A softer version of the same impulse is the compromise people reach for instinctively: rename only the wealthy northern suburbs as Carthage and keep the rest as Tunis. But that risks turning Carthage into a luxury brand, a coastal label for the comfortable. Geography becomes status. The name becomes a badge. That is not historical justice, it is class division with a heroic accent.

And then there is the option that looks like neutrality: do nothing. Let Tunis keep expanding until the word “Tunis” means everything and therefore means nothing. In practice, that is already happening. The metropolitan area stretches, absorbs, and blurs. Meanwhile Carthage remains boxed in behind fences as “the ruins,” a museum label rather than a living part of the city’s identity. Over time, both names lose clarity. One becomes too large to mean anything, and the other becomes too small to belong to anyone.

So what if the problem is not the names themselves, but the way the map is organized?

There is a model that helps. Berlin is a city-state inside Brandenburg. Brussels governs itself while sitting inside Flanders. Many capitals function as distinct cores surrounded by a larger region for a simple reason: capitals tend to expand until they devour everything around them, and their names stop referring to anything specific. The “donut” structure draws a line. The core stays legible. The ring stays legible. Both keep their identities, and the map stays honest.

A similar approach could work here. Instead of treating “Tunis” as a blob that expands endlessly, give it a defined shape. Draw a clear boundary around the historic core, the Medina, the Kasbah, the colonial downtown. Make “Tunis” mean something precise again: a protected civic center with legal limits, rather than an accident of sprawl.

Concept sketch: Tunis as a defined core, Carthage as the surrounding ring

Then name the surrounding metropolitan ring Carthage. Not the ruins and not the postcard. Carthage as a living civic space that includes the lake, the coast, the airport, and the neighborhoods already built on that ground. In that arrangement, Tunis stays Tunis. Carthage returns as a name used for ordinary life, not only for archaeology.

This is where the current contradiction becomes impossible to ignore. We already use “Carthage” whenever we want prestige. Our national athletes are the Eagles of Carthage. The presidential palace sits in Carthage. The name already belongs to excellence, victory, and the moments we are proud to broadcast. So Carthage is not taboo. It is already official when it looks good on a jersey or on a headline.

Why, then, does it become “complicated” the moment ordinary people want to claim it as part of everyday belonging? Why should the pre-Islamic layer be tolerated mainly as decoration, ruins for tourists, branding for institutions, symbols for ceremonies, while everyone else is nudged toward a narrower, safer pride?

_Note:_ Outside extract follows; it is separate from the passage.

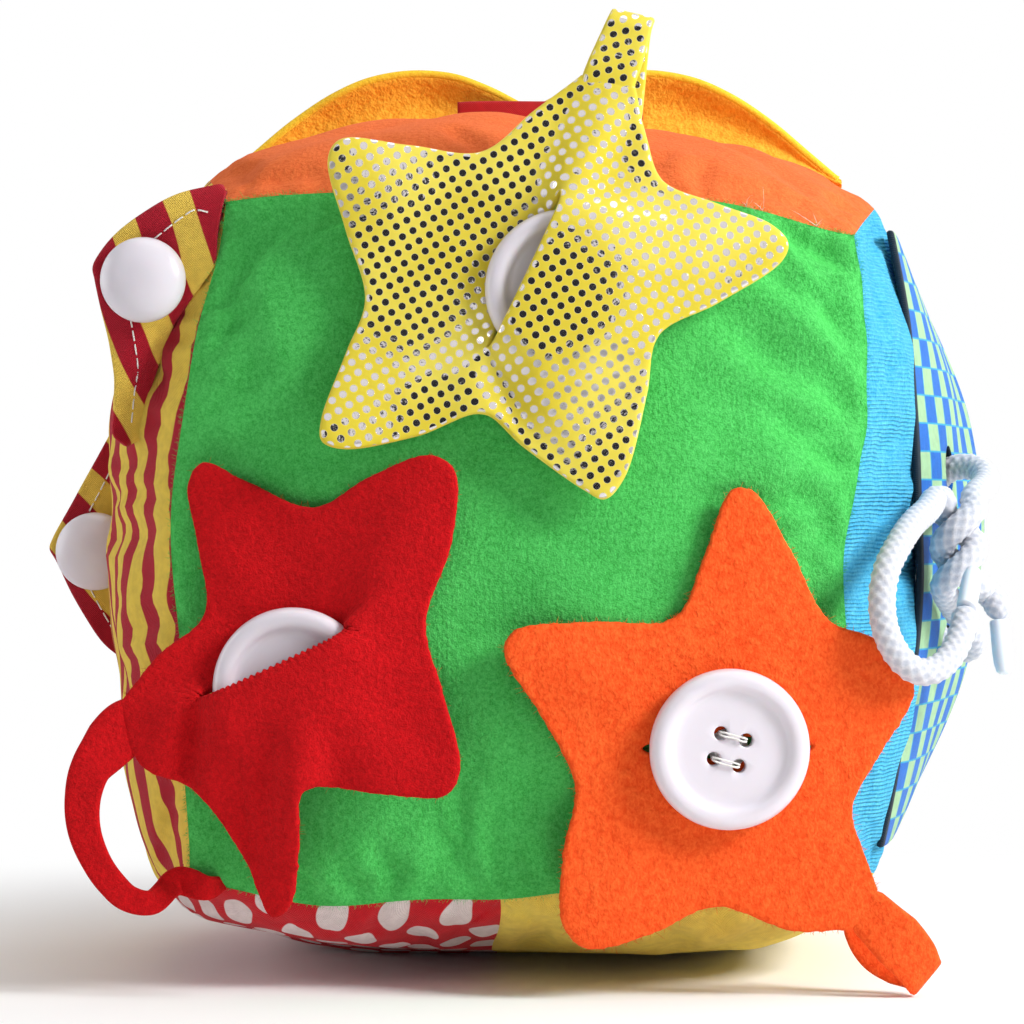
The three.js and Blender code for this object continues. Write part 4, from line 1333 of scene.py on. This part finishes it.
# A strand from one hole to the other: share of the way, share of its shift, and whether it sways
strand_steps = [
    (0, 0.5, 0), (0, 0.7, 0), (0.14, 1, 0), (0.5, 1, 1), (0.86, 1, 0), (1, 0.7, 0), (1, 0.5, 0),
]


def add_stitches(star, back):
    """The shank under the button and the strands through each pair of its holes."""
    centres = hole_centres()
    over = back + button_floor + 0.45
    pieces = []
    random = np.random.default_rng(seed)
    for a, b in ((centres[1], centres[0]), (centres[2], centres[3])):
        side = unit(np.array([a[1] - b[1], b[0] - a[0]]))
        for offset in (-strand_gap, strand_gap):
            shift = side * offset
            sway = random.normal(0, strand_sway, 2)
            top = over + 0.25 - abs(offset) * 0.3
            heights = (back - 0.5, over - 0.6, top - 0.05, top, top - 0.05, over - 0.6, back - 0.5)
            route = [
                (*(a * (1 - way) + b * way + shift * share + sway * swayed), height)
                for (way, share, swayed), height in zip(strand_steps, heights)
            ]
            line = even_steps(catmull_rom(route, 10), 40)
            pieces.append(tube("strand", line, strand_diameter / 2, materials["thread"], 8))
    panel = surface_at(faces_of_block["front"], np.array(star["centre"][0]), np.array(star["centre"][2]))
    base = star["centre"][1] - panel[1] + 0.6
    shank = [(0, base), (2.0, base), (1.7, base + 0.6), (1.8, back - 1.2), (4.6, back - 0.4)]
    pieces.append(turned("shank", shank + [(0, back - 0.35)], materials["thread"], 24))
    made = join(f"{star['name']}_stitches", pieces)
    place_on_star(made, star, 0)
    dress(made, "block", "thread", f"{star['name']}_thread")


for star in stars:
    add_star_cloth(star)
    add_stitches(star, add_button(star))


# Loose fibres along cut edges and seams

fibre_radius = 0.05
fibre_bend = 0.5
fibre_depth = 0.4
fibre_scatter = 0.25
fibre_length_shares = (0.35, 1.0)
# A fibre's rings: share of its length, and share of its width
fibre_taper = ((0, 1), (0.45, 0.9), (0.8, 0.6))
fibre_sides = 3
fibre_points = 10
fibres_per_star = 900
fibres_per_seam = 700
loose_thread_places = (50.0, 53.0, 66.0)
threads_per_place = 5


def add_fuzz(name, roots, outs, length, spread, material, order):
    """Thin tapered fibres that stand out from a row of roots. The caller ties them to a body."""
    random = np.random.default_rng(seed + order)
    count = len(roots)
    roots = roots + random.normal(0, fibre_scatter, (count, 3))
    aims = unit(outs + random.normal(0, spread, (count, 3)))
    sizes = length * random.uniform(*fibre_length_shares, (count, 1))
    bends = random.normal(0, fibre_bend, (count, 3)) * sizes
    side = unit(np.cross(aims, (0.3, 0.5, 0.8)))
    other = np.cross(aims, side)
    rings = []
    for share, width in fibre_taper:
        middle = roots + aims * sizes * share + bends * share**2
        for angle in circle(fibre_sides):
            rings.append(middle + (side * math.cos(angle) + other * math.sin(angle)) * fibre_radius * width)
    rings.append(roots + aims * sizes + bends)
    points = np.stack(rings, axis=1)
    turns = [(i, (i + 1) % fibre_sides) for i in range(fibre_sides)]
    faces = [[2, 1, 0]]
    for low in (0, fibre_sides):
        high = low + fibre_sides
        faces += [[low + i, low + after, high + after, high + i] for i, after in turns]
    faces += [[high + i, high + after, fibre_points - 1] for i, after in turns]
    starts = range(0, count * fibre_points, fibre_points)
    polygons = [[start + i for i in face] for start in starts for face in faces]
    flat = np.zeros((count * fibre_points, 2))
    return add_object(name, points.reshape(-1, 3), polygons, flat, materials[material])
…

Once Carthage is real on the map, it becomes real on paper too: addresses, IDs, birth certificates. People will be born in Carthage. The name stops being something you visit behind fences and becomes something you live with, an ordinary civic fact.

So it is worth asking why Carthage should remain confined to an archaeological park and a Latin curse worn on a billionaire’s chest, when Rome and Athens still exist as living cities, and a well-designed map could return Carthage to daily life through a simple administrative adjustment.

Ex Favilla Nos Resurgemus.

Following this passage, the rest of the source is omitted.